13. Onder de letter O worden de zedenlozen verschrikkelijk gefolterd door de duivels of door wilde dieren verscheurd. Hiermee geeft men aan hoe wreed de duivels de verdoemden behandelen.
14. Onder de letter N worden de jaloersen omslingerd, gebeten en verscheurd door afgrijselijke slangen.
15. Onder de letters Gu worden de gulzigaards en dronkaards voor ondraagelijke honger en dorst verteerd, en gevoed met de gal van een draak en het gif van een adder. Zij worden eeuwig begoten met de wijn van Gods toorn.

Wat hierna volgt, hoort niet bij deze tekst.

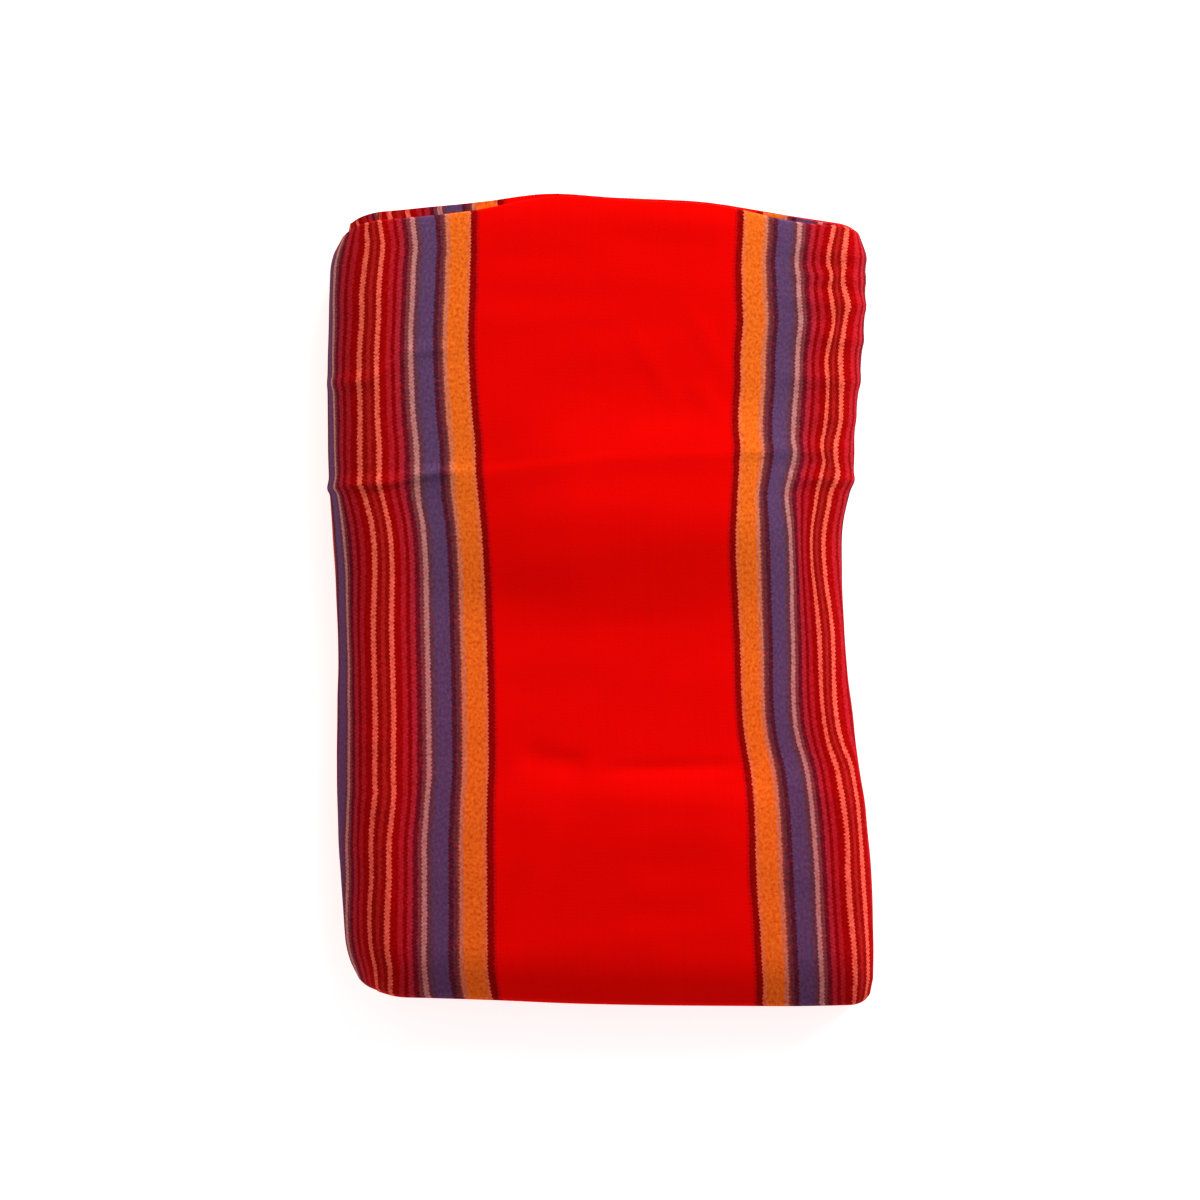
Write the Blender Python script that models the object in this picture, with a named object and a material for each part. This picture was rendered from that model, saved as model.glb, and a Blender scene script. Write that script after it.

Een hellehond met wijd gapende muil stelt hun geweten voor. Het verwijt hen eeuwig hun vroegere gulzigheid en buitensporigheden.
16. Onder de letters Gr beledigen de grammoedigen en de op wraak belusten elkaar tot er onderlinge gevechten uitbreken.
17. Onder de letter T worden de luiaards door gloeiende prikkels aangemaand, door schorpioenen geprikt en voor eeuwig in de vuurkolk vastgenageld.
18. De overtreders van de tien geboden en de heiligschenners van de zeven sacramenten worden vertrappeld door een gedrocht met zeven koppen en tien horens. Zijn brandende adem verstikt hen allemaal.
19. Onder, links vertrappen paardmensen de ketters, zij die onrechtvaardige rechtsgedingen aangingen of door goddeloze boeken, kranten en weblogs de godsdienst bestreden.
20. In het midden van de hel staat een uurwerk waarvan de wijzer steeds hetzelfde uur aanduidt: eeuwigheid. Dit betekent dat de folteringen van de verdoemden altijd zal blijven duren. Wie eens de hel ingaat, komt er nooit meer uit.